━━━━━ DATA LINES ━━━━━

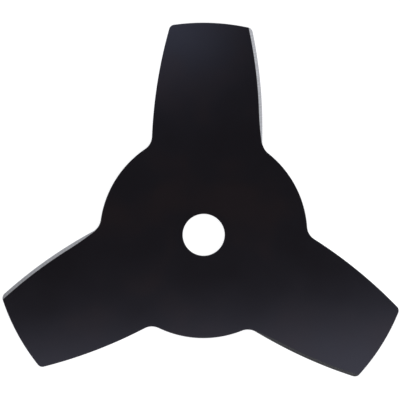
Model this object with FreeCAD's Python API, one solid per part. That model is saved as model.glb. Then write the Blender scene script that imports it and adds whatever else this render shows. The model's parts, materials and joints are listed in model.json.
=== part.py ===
"""Three-arm brush cutter blade, stamped from spring steel sheet, with ground cutting edges.

Frame: the origin is the centre of the bore at mid thickness, +Z points out of the top face and
one arm points along +Y. All sizes are in millimetres, and angles in degrees.

The blade turns over: each arm has one edge ground from the top face and the other edge ground
from the underside, so that it looks the same from both faces.
"""

import FreeCAD
import Part
import math
import os

# The sheet
thickness = 1.6
bore_diameter = 25.4

# Outline, made of tangent arcs
overall_diameter = 255.0
hub_diameter = 125.5
arm_count = 3
arm_width = 66.5
arm_widest_at = 56.0
arm_side_radius = 280.0
tip_corner_radius = 3.4
root_fillet_radius = 9.3

# Ground cutting edges
bevel_angle = 35.0
edge_land = 0.25
bevel_full_from = 76.0
runout_length = 21.0
leadout_radius = 6.0

# The last share of the run-out, where the grind turns out over the root fillet
leadout_share = 0.1

# How far a cutting tool stands clear of the metal that it leaves
tool_clearance = 3.0

tip_radius = overall_diameter / 2
hub_radius = hub_diameter / 2
top_z = thickness / 2
bevel_slope = math.tan(math.radians(bevel_angle))
bevel_width = (thickness - edge_land) / bevel_slope

CENTRE = FreeCAD.Vector(0, 0, 0)
UP = FreeCAD.Vector(0, 0, 1)
ARM = FreeCAD.Vector(0, 1, 0)

# Each side of an arm is one long arc that bulges outwards
side_centre = FreeCAD.Vector(arm_width / 2 - arm_side_radius, arm_widest_at, 0)


def towards(start, end, distance):
    """The point at a distance from start, in the direction of end."""
    return start + (end - start).normalize() * distance


def circles_meet(centre_a, radius_a, centre_b, radius_b):
    """The two points where two circles in the XY plane cross."""
    line = centre_b - centre_a
    apart = line.Length
    along = (radius_a**2 - radius_b**2 + apart**2) / (2 * apart)
    across = math.sqrt(radius_a**2 - along**2)
    forward = FreeCAD.Vector(line).normalize()
    sideways = UP.cross(forward)
    foot = centre_a + forward * along
    return foot + sideways * across, foot - sideways * across


def mirrored(point):
    """The same point on the other side of the arm."""
    return FreeCAD.Vector(-point.x, point.y, point.z)


def arc(centre, start, end):
    """The shorter arc about a centre from start to end."""
    middle = towards(centre, (start + end) / 2, (start - centre).Length)
    return Part.Arc(start, middle, end).toShape()


def arm_outline():
    """Edges of one arm, and of the stretch of hub that follows it clockwise."""
    corners = circles_meet(
        CENTRE, tip_radius - tip_corner_radius, side_centre, arm_side_radius - tip_corner_radius
    )
    corner = max(corners, key=lambda point: point.y)
    roots = circles_meet(
        CENTRE, hub_radius + root_fillet_radius, side_centre, arm_side_radius + root_fillet_radius
    )
    root = max(roots, key=lambda point: point.y)

    tip = towards(CENTRE, corner, tip_radius)
    side_top = towards(side_centre, corner, arm_side_radius)
    side_foot = towards(side_centre, root, arm_side_radius)
    hub_start = towards(CENTRE, root, hub_radius)

    turn = FreeCAD.Rotation(UP, -360 / arm_count)
    next_arm = turn.multVec(mirrored(hub_start))

    return [
        arc(mirrored(root), mirrored(hub_start), mirrored(side_foot)),
        arc(mirrored(side_centre), mirrored(side_foot), mirrored(side_top)),
        arc(mirrored(corner), mirrored(side_top), mirrored(tip)),
        arc(CENTRE, mirrored(tip), tip),
        arc(corner, tip, side_top),
        arc(side_centre, side_top, side_foot),
        arc(root, side_foot, hub_start),
        arc(CENTRE, hub_start, next_arm),
    ]


def around(shape):
    """Copies of a shape, one for each arm."""
    copies = []
    for arm in range(arm_count):
        copy = shape.copy()
        copy.rotate(CENTRE, UP, -360 * arm / arm_count)
        copies.append(copy)
    return copies


def blank():
    """The stamped blank with its bore, before it is ground."""
    edges = []
    for edge in arm_outline():
        edges.extend(around(edge))
    outline = Part.Wire(Part.__sortEdges__(edges))
    plate = Part.Face(outline).extrude(UP * thickness)
    drill = Part.makeCylinder(bore_diameter / 2, thickness + 2 * tool_clearance)
    drill.translate(UP * -tool_clearance)
    plate = plate.cut(drill)
    plate.translate(UP * -top_z)
    return plate


def grinding_wedge(centre, line_radius, outwards, start_angle, sweep):
    """A wedge that grinds a bevel outwards from an arc on the top face.

    The arc has the line radius about the centre. Outwards is +1 where the edge lies outside the
    arc, and -1 where it lies on the centre's side.
    """
    reach = bevel_width + tool_clearance
    lift = tool_clearance * bevel_slope
    far = line_radius + outwards * reach
    profile = Part.makePolygon([
        FreeCAD.Vector(line_radius - outwards * tool_clearance, 0, top_z + lift),
        FreeCAD.Vector(far, 0, top_z + lift),
        FreeCAD.Vector(far, 0, top_z - reach * bevel_slope),
        FreeCAD.Vector(line_radius - outwards * tool_clearance, 0, top_z + lift),
    ])
    wedge = Part.Face(profile).revolve(CENTRE, UP, sweep)
    wedge.rotate(CENTRE, UP, start_angle)
    wedge.translate(centre)
    return wedge


def leadout_cone(centre):
    """The cone that carries the bevel's line out over the root fillet."""
    lift = tool_clearance * bevel_slope
    depth = leadout_radius * bevel_slope
    cone = Part.makeCone(0, leadout_radius + tool_clearance, depth + lift)
    cone.translate(centre + UP * (top_z - depth))
    return cone


def edge_grind():
    """What the wheel takes off one edge: full width to the tip, fading out towards the root."""
    line_radius = arm_side_radius - bevel_width
    full_angle = math.asin((bevel_full_from - arm_widest_at) / line_radius)
    tip_angle = math.asin((tip_radius + tool_clearance - arm_widest_at) / line_radius)
    full_width = grinding_wedge(
        side_centre, line_radius, 1, math.degrees(full_angle), math.degrees(tip_angle - full_angle)
    )

    # The fade's arc starts tangent to the full-width line and reaches the edge at its far end
    closing = 2 * bevel_width / runout_length**2
    fade_radius = 1 / (closing - 1 / line_radius)
    normal = FreeCAD.Vector(math.cos(full_angle), math.sin(full_angle), 0)
    fade_centre = side_centre + normal * (line_radius + fade_radius)
    fade_sweep = (1 - leadout_share) * runout_length / fade_radius
    fade_start = math.pi + full_angle
    fade = grinding_wedge(
        fade_centre, fade_radius, -1, math.degrees(fade_start), math.degrees(fade_sweep)
    )

    leaves_at = fade_start + fade_sweep
    inward = FreeCAD.Vector(math.cos(leaves_at), math.sin(leaves_at), 0)
    leadout = leadout_cone(fade_centre + inward * (fade_radius - leadout_radius))
    return [full_width, fade, leadout]


def blade():
    """The blank, ground from both faces."""
    grinds = []
    for tool in edge_grind():
        turned_over = tool.copy()
        turned_over.rotate(CENTRE, ARM, 180)
        grinds.extend(around(tool))
        grinds.extend(around(turned_over))
    return blank().cut(grinds).removeSplitter()


def save(shape, name):
    """Check that a piece is one sound solid, and write it."""
    if not shape.isValid() or len(shape.Solids) != 1:
        raise ValueError(f"{name} isn't one valid solid")
    shape.Solids[0].exportStep(f"parts/{name}.step")


os.makedirs("parts", exist_ok=True)
save(blade(), "blade")
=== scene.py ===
"""Brush cutter blade: a black coated steel plate with ground cutting edges, on a pale studio floor."""

import json
import math

import bmesh
import bpy
from bpy.props import FloatProperty, FloatVectorProperty, PointerProperty
from mathutils import Matrix, Quaternion, Vector


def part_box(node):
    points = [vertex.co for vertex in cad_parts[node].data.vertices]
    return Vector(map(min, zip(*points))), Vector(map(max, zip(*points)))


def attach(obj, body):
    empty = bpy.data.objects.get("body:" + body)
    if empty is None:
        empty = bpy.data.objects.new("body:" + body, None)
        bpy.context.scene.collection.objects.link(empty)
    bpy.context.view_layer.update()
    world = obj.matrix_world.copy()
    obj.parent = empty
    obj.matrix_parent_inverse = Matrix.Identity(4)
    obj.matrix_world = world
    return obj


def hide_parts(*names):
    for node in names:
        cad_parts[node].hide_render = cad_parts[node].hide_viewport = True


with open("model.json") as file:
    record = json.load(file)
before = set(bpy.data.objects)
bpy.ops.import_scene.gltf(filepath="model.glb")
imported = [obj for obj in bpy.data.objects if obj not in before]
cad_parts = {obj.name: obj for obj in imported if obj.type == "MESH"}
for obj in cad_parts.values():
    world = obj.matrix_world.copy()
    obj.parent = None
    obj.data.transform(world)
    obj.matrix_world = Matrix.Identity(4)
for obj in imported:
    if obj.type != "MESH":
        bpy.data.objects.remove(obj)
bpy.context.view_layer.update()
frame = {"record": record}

bl_info = {
    "name": "Brush Cutter Blade",
    "version": (1, 0, 0),
    "blender": (4, 5, 0),
    "location": "3D View > Sidebar > Blade",
    "description": "Makes a three-arm brush cutter blade with ground edges, and a studio to show it in",
    "category": "Add Mesh",
}

MM = 0.001
ARM_COUNT = 3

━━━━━

EXERCISE OBJECTIVE: Look through the listing above. Pick out each line with "node" and copy it.

RESULT FOR THIS TASK:
def part_box(node):
    points = [vertex.co for vertex in cad_parts[node].data.vertices]
    for node in names:
        cad_parts[node].hide_render = cad_parts[node].hide_viewport = True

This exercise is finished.